Out of This World: The Natural History of Milton Acorn

Description

239 pages
Contains Photos, Index
$27.95
ISBN 1-55152-030-0
DDC C811'.54

Publisher

Year

1996

Contributor

Reviewed by W.J. Keith

W.J. Keith is a retired professor of English at the University of Toronto and author A Sense of Style: Studies in the Art of Fiction in English-Speaking Canada.

Review

This is a popular or populist biography of Milton Acorn, “the
People’s Poet,” that also contains selections from poems either
hitherto unpublished or not currently in print. I say “popular or
populist” because Chris Gudgeon has taken pains to avoid writing an
“academic” book on the university-press pattern. He has, however,
undertaken extensive research, partly by interviewing relatives,
friends, and acquaintances and partly by ferreting out obscure printings
in generally inaccessible issues of defunct little magazines. His book
is therefore scholarly but without the suggestion of stuffiness that
often accompanies that word.

This strategy is readily understandable. Acorn was a self-made man with
grassroot convictions about socialism and the people, a cantankerous
enemy of whatever he considered privileged, bourgeois, or effete. It
would be a grave mistake to shroud his life in literary respectability.
At the same time, the general absence of footnotes and of any extensive
bibliography means that dedicated students cannot easily follow up
references. (Where, for example, are Acorn’s surviving manuscripts?)

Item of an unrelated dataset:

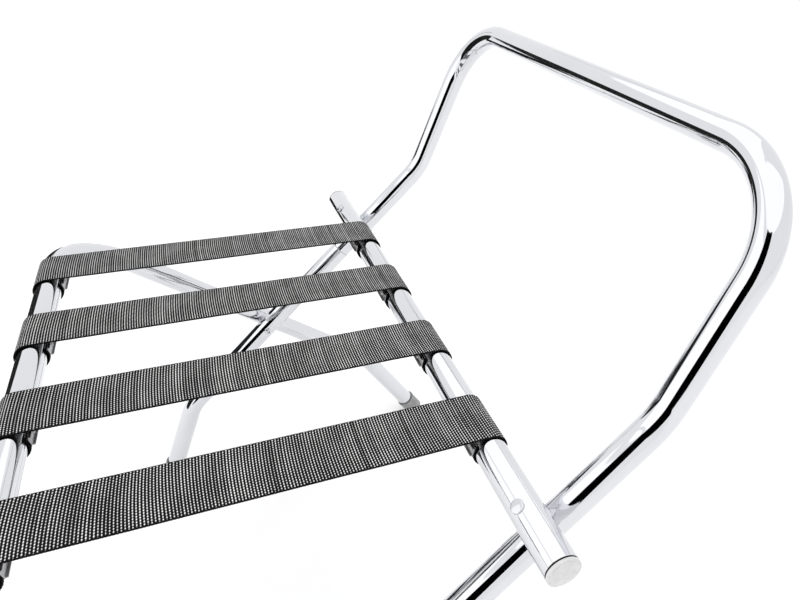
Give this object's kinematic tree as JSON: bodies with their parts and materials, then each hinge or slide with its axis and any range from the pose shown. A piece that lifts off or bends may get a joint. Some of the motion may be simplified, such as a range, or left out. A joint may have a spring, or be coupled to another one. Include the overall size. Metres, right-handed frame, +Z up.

Out of This World is, then, a somewhat uneasy but on the whole quite
successful compromise between the populist and the soberly serious. It
does, however, encounter problems. I doubt, for example, that many of
the readers who are attracted to the book for sociopolitical reasons are
likely to be interested in Gudgeon’s background information on
Acorn’s poetic context, while literary scholars will want more. I
would have liked more, for instance, on Acorn’s religious attitudes,
which are mentioned but not fully discussed. Further attention might
also have been paid to the complexities of his having been a nationalist
who saw treacherous betrayal in poets turning to non-Canadian traditions
for their poetics, but who himself submitted to the political ideology
of (God save us!) Joseph Stalin. And I don’t think Gudgeon should so
casually shrug off Acorn’s later protests against abortion and “gay
rights” as evidence of mental decline.

Nevertheless, this is an absorbing—though

often sad and sometimes even pathetic—story of a decidedly fractious
human being who, at his best, was a very fine poet, even if not quite
the outstanding genius that Gudgeon’s engaging enthusiasm sometimes
suggests.

Citation

Gudgeon, Chris., “Out of This World: The Natural History of Milton Acorn,” Canadian Book Review Annual Online, accessed September 20, 2024, https://cbra.library.utoronto.ca/items/show/4841.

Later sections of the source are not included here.